Największe elektoraty negatywne mają obecnie Rafał Trzaskowski, Karol Nawrocki i Grzegorz Braun – na pewno nie zagłosowałoby na nich odpowiednio 44%, 44% i 43% pytanych. Co ciekawe, w przypadku całej uwzględnionej dziewiątki polityków elektoraty negatywne są większe niż pozytywne, nawet z uwzględnieniem tych, którzy zagłosowaliby na daną osobę, gdyby ich kandydat pierwszego wyboru z jakichś powodów nie uczestniczył w wyborach. Największy negatywny bilans ma Grzegorz Braun (43% zdeklarowanych wyborców na pewno nie zagłosowałoby na niego i tylko 2% wskazało, że najchętniej zagłosowałoby właśnie na niego, a 5% głosowałoby na niego, gdyby preferowany przez nich kandydat nie brał udziału w wyborach). Najlepszy bilans mają obecnie Sławomir Mentzen, a następnie Rafał Trzaskowski – i to zarówno, gdy uwzględnimy jedynie badanych, którzy wskazali ich jako kandydatów pierwszego wyboru, jak i tych, którzy zagłosowaliby na nich w sytuacji, gdyby preferowany kandydat ostatecznie nie brał udziału w wyborach.

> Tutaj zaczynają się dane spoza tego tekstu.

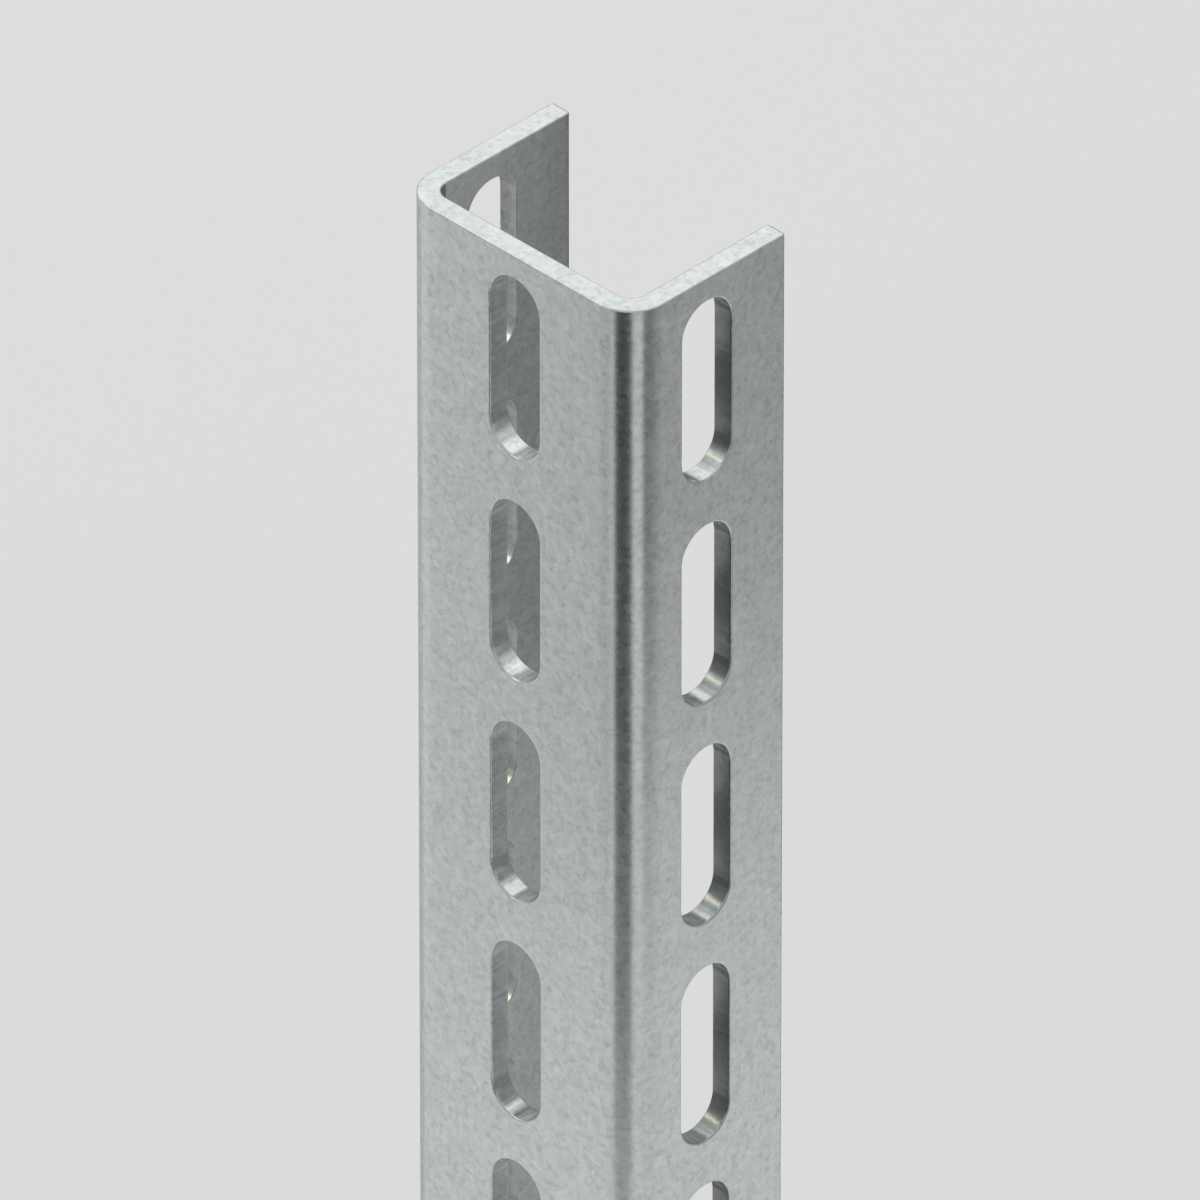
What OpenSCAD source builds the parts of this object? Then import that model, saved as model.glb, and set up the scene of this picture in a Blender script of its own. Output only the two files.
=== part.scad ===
// Slotted strut channel: one length of galvanised steel strip, bent to a plain U with
// round bends and punched with a row of long slots in its web and in each flange.
// It stands on a square-cut end. X runs across the web, Y from the web's outer face
// towards the flange tips, and Z along the length. The origin is the middle of the
// rectangle that the lower end fills.

/* [Section] */
// Width over both flanges
channel_width = 60; // [40:1:120]
// Depth from the web's outer face to the flange tips
channel_depth = 40; // [32:1:80]
// Thickness of the strip
wall = 4.5; // [2:0.1:6]
// Inside radius of the two bends
bend_radius = 3.6; // [1:0.2:7]
// Rounding of the strip's edges at the flange tips
tip_radius = 0.5; // [0.2:0.1:0.9]

/* [Length] */
// Length of the channel as it is cut
channel_length = 500; // [100:10:3000]

/* [Slots] */
// Width of a slot
slot_width = 12.7; // [8:0.1:18]
// Length of a slot over its round ends
slot_length = 39.7; // [20:0.1:45]
// Distance from the centre of one slot to the next
slot_pitch = 50; // [46:1:100]
// Least metal between an end of the channel and the slot next to it
end_margin = 5; // [3:0.5:60]
// Distance from the web's outer face to the centre line of the flange slots
flange_slot_line = 19.8; // [16:0.2:28]
// Bevel that the punched rim of a slot has on both faces of the strip
rim_bevel = 0.3; // [0.1:0.1:0.8]

/* [Hidden] */
$fn = 64;

// Outside radius of the bends
bend_outer = bend_radius + wall;
// Radius of a slot's round ends
slot_radius = slot_width / 2;
// Length of a slot's straight sides
slot_straight = slot_length - slot_width;
// Metal left between two slots of a row
bridge = slot_pitch - slot_length;
// Keeps a whole number of slots from being rounded down
count_slack = 0.001;
// Number of slots in a row
slot_count = floor((channel_length - 2 * end_margin + bridge) / slot_pitch + count_slack);
// Height of the lowest slot's centre, with the row in the middle of the length
lowest_slot = (channel_length - (slot_count - 1) * slot_pitch) / 2;
// Place of the web's outer face
web_face = -channel_depth / 2;
// How far a cut runs past the metal
past = 1;
// Colour of the zinc coat
zinc = [0.66, 0.68, 0.69];

// A rectangle that stands on y = 0, with its two lower corners rounded
module bent_outline(width, depth, radius) {
    translate([-width / 2, radius])
        square([width, depth - radius]);
    translate([radius - width / 2, 0])
        square([width - 2 * radius, depth]);
    for (side = [-1, 1])
        translate([side * (width / 2 - radius), radius])
            circle(r = radius);
}

// What the rounding takes off a corner: the rounding's centre is at the origin
// and the corner points along +X and +Y
module corner_waste(radius) {
    difference() {
        square(radius + past);
        circle(r = radius);
    }
}

// Cross-section of the bent strip, with the web's outer face on y = 0
module section() {
    inside_width = channel_width - 2 * wall;
    difference() {
        bent_outline(channel_width, channel_depth, bend_outer);
        translate([0, wall])
            bent_outline(inside_width, channel_depth, bend_radius);
        for (side = [0, 1])
            mirror([side, 0]) {
                translate([channel_width / 2 - tip_radius, channel_depth - tip_radius])
                    corner_waste(tip_radius);
                translate([inside_width / 2 + tip_radius, channel_depth - tip_radius])
                    mirror([1, 0])
                        corner_waste(tip_radius);
            }
    }
}

// A round-ended prism along Z that opens from one size to another along its depth,
// which is Y here: from_radius at depth 0 and to_radius at the full depth
module slot_prism(depth, from_radius, to_radius) {
    for (end = [-1, 1])
        translate([0, 0, end * slot_straight / 2])
            rotate([-90, 0, 0])
                cylinder(h = depth, r1 = from_radius, r2 = to_radius);
    linear_extrude(height = slot_straight, center = true)
        polygon([
            [-from_radius, 0],
            [from_radius, 0],
            [to_radius, depth],
            [-to_radius, depth]
        ]);
}

// The punch for one slot, with the middle of the strip at y = 0: the slot itself,
// and the bevelled rim on each face
module slot_cut() {
    reach = wall / 2 + past;
    translate([0, -reach, 0])
        slot_prism(2 * reach, slot_radius, slot_radius);
    for (face = [0, 1])
        mirror([0, face, 0])
            translate([0, wall / 2 - rim_bevel, 0])
                slot_prism(rim_bevel + past, slot_radius, slot_radius + rim_bevel + past);
}

// A row of slots up the length
module slot_row() {
    for (i = [0 : slot_count - 1])
        translate([0, 0, lowest_slot + i * slot_pitch])
            slot_cut();
}

// The whole length of channel
module channel() {
    color(zinc)
        difference() {
            translate([0, web_face, 0])
                linear_extrude(height = channel_length)
                    section();
            translate([0, web_face + wall / 2, 0])
                slot_row();
            for (side = [-1, 1])
                translate([side * (channel_width - wall) / 2, web_face + flange_slot_line, 0])
                    rotate([0, 0, 90])
                        slot_row();
        }
}

channel();
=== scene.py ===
"""A slotted strut channel of galvanised steel, upright on a pale studio floor.

The channel is one surface worked out with numpy in millimetres: the bends and the flange
tips are the section carried up the length, the flats are rings of faces round each slot,
and both cut ends are flat faces with an eased edge. Sizes of the whole come from the frame.
"""

import logging
import math
from dataclasses import dataclass, field
from enum import Enum

import bpy
import numpy as np
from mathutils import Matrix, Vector


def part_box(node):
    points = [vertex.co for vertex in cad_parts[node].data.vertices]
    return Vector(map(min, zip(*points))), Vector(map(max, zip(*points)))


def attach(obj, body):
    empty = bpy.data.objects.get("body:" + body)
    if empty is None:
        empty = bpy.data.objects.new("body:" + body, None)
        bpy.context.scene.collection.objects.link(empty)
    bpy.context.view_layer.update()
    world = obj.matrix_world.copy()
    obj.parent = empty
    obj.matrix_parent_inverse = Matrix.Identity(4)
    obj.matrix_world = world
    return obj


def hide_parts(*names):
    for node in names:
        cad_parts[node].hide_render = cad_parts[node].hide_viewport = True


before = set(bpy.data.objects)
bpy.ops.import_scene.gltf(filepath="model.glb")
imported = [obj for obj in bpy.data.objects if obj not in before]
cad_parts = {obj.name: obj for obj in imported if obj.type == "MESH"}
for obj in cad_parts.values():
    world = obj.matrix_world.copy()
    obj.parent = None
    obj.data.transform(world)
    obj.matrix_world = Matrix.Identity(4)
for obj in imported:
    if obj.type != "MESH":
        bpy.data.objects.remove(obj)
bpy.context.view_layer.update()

MM = 0.001
# Points that are closer than this, in millimetres, are one point
WELD_STEP = 0.0001
# The part of a noise's shift that goes to each axis
SHIFT_SHARES = (1.0, 0.7, 0.3)
log = logging.getLogger("strut_channel")


class Skin(Enum):
    """The two faces of the strip: the outside of the U and the inside of the trough."""

    OUTSIDE = 1
    INSIDE = -1


class Flat(Enum):
    """The three flat faces of the channel that carry a row of slots."""

    LEFT_FLANGE = "left_flange"
    WEB = "web"
    RIGHT_FLANGE = "right_flange"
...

Warto również przyjrzeć się negatywnym elektoratom czwórki kandydatów, którzy obecnie zdobywają największe poparcie:
- Negatywny elektorat Rafała Trzaskowskiego stanowią w zdecydowanej większości (79%) wyborcy deklarujący poglądy prawicowe. Widać też w tej grupie nadreprezentację mieszkańców wsi oraz osób bez wyższego wykształcenia.
- Elektorat negatywny Karola Nawrockiego w większości stanowią badani deklarujący poglądy lewicowe lub centrowe.
- Ponad połowa (55%) negatywnego elektoratu Sławomira Mentzena deklaruje lewicowe poglądy polityczne. Nieco częściej są to kobiety niż mężczyźni.
- Negatywny elektorat Szymona Hołowni w zdecydowanej większości (70%) stanowią badani deklarujący prawicowe poglądy polityczne. Ponadto wśród osób, które deklarują, że na pewno by na niego nie zagłosowały, nieco więcej jest mężczyzn niż kobiet.
Badanie „Aktualności” (18) zostało zrealizowane metodą wywiadów telefonicznych wspomaganych komputerowo (CATI – 90,8%) oraz wywiadów internetowych (CAWI – 9,2%) w okresie 3–6 marca 2025 roku na próbie dorosłych mieszkańców Polski (N=1000).